Han Enny, CEO of Enny Trading Corporation, which supplies cosmetics to duty-free stores including Lotte and Walkerhill, was frustrated at the recent licensing decision.
“We have products shipping in that we plan on supplying to the duty-free stores next spring, but it seems we would have to cancel those orders,” Han said. “We have built our credibility for years just to get a contract with foreign companies, but it seems it’s all going to crumble.
“Luxury companies’ products that have high demand from Chinese consumers make trade relations based on long-term trust, but if this continues, they wouldn’t be interested in opening up stores in Korean duty-free stores.”
Other countries have been taking the opposite direction in their strategies as they have realized how lucrative duty-free businesses can be.
Swiss duty-free retailer Dufry was ranked No. 2 in the world in 2013. But it recently became the biggest in the industry, bumping off previous No. 1 DFS, after buying another Swiss duty-free retailer that was ranked the world’s No. 7, Nuance Group, last year and adding Italy’s World Duty Free in August.

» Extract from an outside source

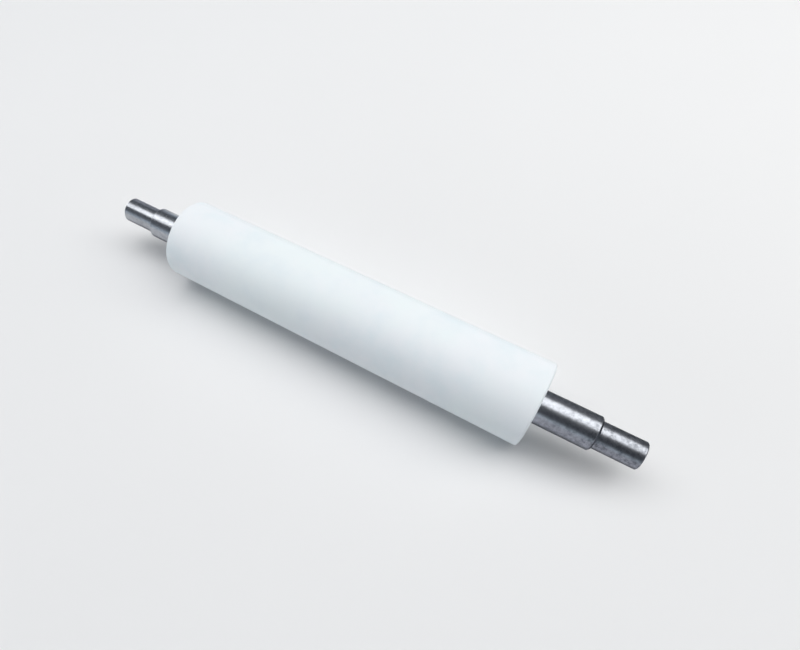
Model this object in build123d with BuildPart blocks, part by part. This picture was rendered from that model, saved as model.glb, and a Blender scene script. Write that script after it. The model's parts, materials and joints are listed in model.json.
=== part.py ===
"""Silicone covered roller for a packaging line: a turned steel bar with a thick bonded cover.

The roller lies along X, with Z up. The origin is on its axis, halfway along the bar. At each end a bare
shoulder stands out of the cover, then the bar steps down to a journal that turns in a bearing. The journals
are alike, and the shoulder is longer at the +X end, so the cover sits a little to the other side.
"""
import os
from math import radians, tan

from build123d import *

# Cover, in millimetres
cover_diameter = 50.0
cover_length = 240.0
cover_edge_radius = 1.5  # the end edges are broken, so that they don't lift or tear

# Bar
core_diameter = 20.0  # the bar under the cover, and the shoulders beside it
left_shoulder_length = 28.0  # from the cover's end face to the step
right_shoulder_length = 33.0
shoulder_chamfer = 1.0
journal_diameter = 16.0  # for a bearing with a 16 mm bore
journal_length = 24.0  # from the step to the bar's end
journal_chamfer = 0.5
root_radius = 0.4  # left in the corner of the step by the nose of the turning tool

# Centre holes, one in each end of the bar, which it was turned and ground between
centre_mouth_diameter = 5.3
centre_pilot_diameter = 2.5
centre_hole_depth = 5.5  # to the end of the pilot's straight wall
centre_cone_angle = 60.0
drill_point_angle = 120.0

# Places along the roller, measured from the middle of the bar
bar_length = cover_length + left_shoulder_length + right_shoulder_length + 2 * journal_length
bar_end = bar_length / 2
left_step = -bar_end + journal_length
right_step = bar_end - journal_length
cover_middle = left_step + left_shoulder_length + cover_length / 2

# Radii and depths that follow from the sizes above
cover_radius = cover_diameter / 2
core_radius = core_diameter / 2
cover_wall = cover_radius - core_radius
journal_radius = journal_diameter / 2
centre_mouth_radius = centre_mouth_diameter / 2
centre_pilot_radius = centre_pilot_diameter / 2
centre_cone_depth = (centre_mouth_radius - centre_pilot_radius) / tan(radians(centre_cone_angle / 2))
drill_point_depth = centre_pilot_radius / tan(radians(drill_point_angle / 2))


# Steel bar: the turned outline, from end to end, spun about the axis
with BuildPart() as steel_shaft:
    with BuildSketch(Plane.XZ) as turned_outline:
        with BuildLine():
            Polyline(
                (-bar_end, 0),
                (-bar_end, journal_radius),
                (left_step, journal_radius),
                (left_step, core_radius),
                (right_step, core_radius),
                (right_step, journal_radius),
                (bar_end, journal_radius),
                (bar_end, 0),
                close=True,
            )
        make_face()
        journal_corners = turned_outline.vertices().group_by(Axis.Y)[1].sort_by(Axis.X)
        fillet(journal_corners[1:3], radius=root_radius)
        shoulder_corners = turned_outline.vertices().group_by(Axis.Y)[-1]
        chamfer(shoulder_corners, length=shoulder_chamfer)
        left_end, right_end = (turned_outline.vertices().group_by(Axis.X)[end] for end in (0, -1))
        chamfer([left_end.sort_by(Axis.Y)[-1], right_end.sort_by(Axis.Y)[-1]], length=journal_chamfer)
    revolve(axis=Axis.X)

    # Centre hole: a cone for the lathe's centre, then a pilot with a drilled point
    with BuildSketch(Plane.XZ):
        with BuildLine():
            Polyline(
                (bar_end, 0),
                (bar_end, centre_mouth_radius),
                (bar_end - centre_cone_depth, centre_pilot_radius),
                (bar_end - centre_hole_depth, centre_pilot_radius),
                (bar_end - centre_hole_depth - drill_point_depth, 0),
                close=True,
            )
        make_face()
        mirror(about=Plane.YZ)
    revolve(axis=Axis.X, mode=Mode.SUBTRACT)


# Silicone cover: one thick sleeve, bonded to the bar all along its bore
with BuildPart() as silicone_cover:
    with BuildSketch(Plane.XZ) as wall_section:
        with Locations((cover_middle, core_radius)):
            Rectangle(cover_length, cover_wall, align=(Align.CENTER, Align.MIN))
        outer_corners = wall_section.vertices().group_by(Axis.Y)[-1]
        fillet(outer_corners, radius=cover_edge_radius)
    revolve(axis=Axis.X)


steel_shaft.part.label = "steel_shaft"
silicone_cover.part.label = "silicone_cover"

os.makedirs("parts", exist_ok=True)
export_step(steel_shaft.part, "parts/steel_shaft.step")
export_step(silicone_cover.part, "parts/silicone_cover.step")

print(f"overall length {bar_length:.1f} mm, cover {cover_diameter:.1f} x {cover_length:.1f} mm")
print(f"steel {steel_shaft.part.volume / 1000:.2f} cm3, silicone {silicone_cover.part.volume / 1000:.2f} cm3")
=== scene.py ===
# %% [markdown]
# # A silicone covered roller
# The roller feeds or presses film and labels in a packaging machine. It is a turned steel bar with a thick
# white silicone cover bonded round its middle. This lesson dresses the measured model of it: the shapes are
# spun again as fine meshes, the steel and the silicone get their finishes, and a soft light is set over them.
# Everything is in metres, in the frame of the measured model: the roller's axis is X, and Z is up.

# %% Load the measured model
import json
from math import atan2, cos, degrees, hypot, pi, radians, sin, tan

import bmesh
import bpy
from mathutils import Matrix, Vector


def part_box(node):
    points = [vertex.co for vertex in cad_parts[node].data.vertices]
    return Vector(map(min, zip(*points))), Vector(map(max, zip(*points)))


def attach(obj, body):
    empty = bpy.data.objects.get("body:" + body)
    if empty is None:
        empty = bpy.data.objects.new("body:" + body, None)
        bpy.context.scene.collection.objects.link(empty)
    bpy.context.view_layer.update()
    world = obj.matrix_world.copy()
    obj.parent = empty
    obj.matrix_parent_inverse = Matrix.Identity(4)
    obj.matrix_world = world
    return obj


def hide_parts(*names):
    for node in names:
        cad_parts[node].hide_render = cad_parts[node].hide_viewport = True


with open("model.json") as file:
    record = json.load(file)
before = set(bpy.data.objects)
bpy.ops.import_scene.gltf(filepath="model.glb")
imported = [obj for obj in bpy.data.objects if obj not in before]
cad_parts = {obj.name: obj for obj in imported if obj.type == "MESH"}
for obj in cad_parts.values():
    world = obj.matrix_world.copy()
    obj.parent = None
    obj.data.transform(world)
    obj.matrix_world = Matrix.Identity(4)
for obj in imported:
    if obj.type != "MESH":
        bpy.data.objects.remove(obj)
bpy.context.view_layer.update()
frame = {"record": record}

# %% [markdown]
# ## Sizes
# The main sizes are read from the measured model, so that the fine meshes land exactly on it: the pieces' boxes
# give lengths and radii, and the record's mounts give the journal and the step. Only the small sizes that
# neither of them tells, such as a chamfer, are written here.

# %% Read the main sizes from the frame
MM = 0.001
cover_low, cover_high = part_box("silicone_cover")
bar_low, bar_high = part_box("steel_shaft")
mounts = {mount["name"]: mount for mount in frame["record"]["mounts"]}

cover_left, cover_right = cover_low[0], cover_high[0]
cover_radius = cover_high[2]
bar_left, bar_right = bar_low[0], bar_high[0]
shoulder_radius = bar_high[2]
left_step = mounts["left_stop_face"]["pos_m"][0]
right_step = mounts["right_stop_face"]["pos_m"][0]
journal_radius = mounts["right_journal"]["dims"]["r_mm"] * MM

shoulder_chamfer = 1.0 * MM
journal_chamfer = 0.5 * MM
root_radius = 0.4 * MM
cover_edge_radius = 1.5 * MM
centre_mouth_radius = 2.65 * MM
centre_pilot_radius = 1.25 * MM
centre_hole_depth = 5.5 * MM
centre_cone_angle = radians(60)
drill_point_angle = radians(120)
print(f"cover {2 * cover_radius / MM:.2f} x {(cover_right - cover_left) / MM:.1f} mm")
print(f"bar {(bar_right - bar_left) / MM:.1f} mm long, {2 * shoulder_radius / MM:.2f} mm thick")
print(f"shoulders {(cover_left - left_step) / MM:.1f} and {(right_step - cover_right) / MM:.1f} mm long")
print(f"journals {2 * journal_radius / MM:.2f} mm thick and {(bar_right - right_step) / MM:.1f} mm long")

# %% [markdown]
# ## Camera
# The photo looks down steeply over the roller's near side, with its right end closer. A camera can be turned by
# angles or aimed at a point. Aiming is easier to read: the camera stands at one point and looks at another on
# the roller, and a tracking rotation keeps the horizon level. The short lens gives the strong perspective that
# makes the near end look larger. The roller was cut out and set off the photo's centre, so the lens is shifted
# by the same amount.

# %% Set the camera
camera_place = Vector((0.0951, -0.1697, 0.2696))
camera_aim = Vector((0.0087, -0.0256, 0.0))
camera_lens = 24.71  # mm, on a sensor 36 mm wide
camera_shift = (0.0730, 0.0343)  # shares of the picture's width

camera_data = bpy.data.cameras.new("studio_camera")
camera_data.lens = camera_lens
camera_data.sensor_width = 36.0
camera_data.shift_x, camera_data.shift_y = camera_shift
camera_data.clip_start = 0.01
camera = bpy.data.objects.new("studio_camera", camera_data)
camera.location = camera_place
camera.rotation_euler = (camera_aim - camera_place).to_track_quat("-Z", "Y").to_euler()
bpy.context.scene.collection.objects.link(camera)
bpy.context.scene.camera = camera
bpy.context.scene.view_settings.view_transform = "Standard"
look = camera_aim - camera_place
print(f"camera looks down {degrees(atan2(-look.z, hypot(look.x, look.y))):.1f} degrees from {look.length:.3f} m")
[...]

LS Travel Retail, the French duty-free retailer and world’s No. 4, expanded further when it bought North American duty-free business Paradises in August.
As of last year, the world’s top four duty-free companies accounted for 25 percent of the duty-free market, a sharp increase from the 16 percent in 2010.
“The duty-free business in a core pillar in a country’s tourism industry development,” said Kim Seung-wook, a economics professor at Chung-Ang University. “The customs service agency needs to focus on lowering the entry level of duty-free stores and think more on ways to help foreign tourists open up their wallets, rather than focusing on regulations.”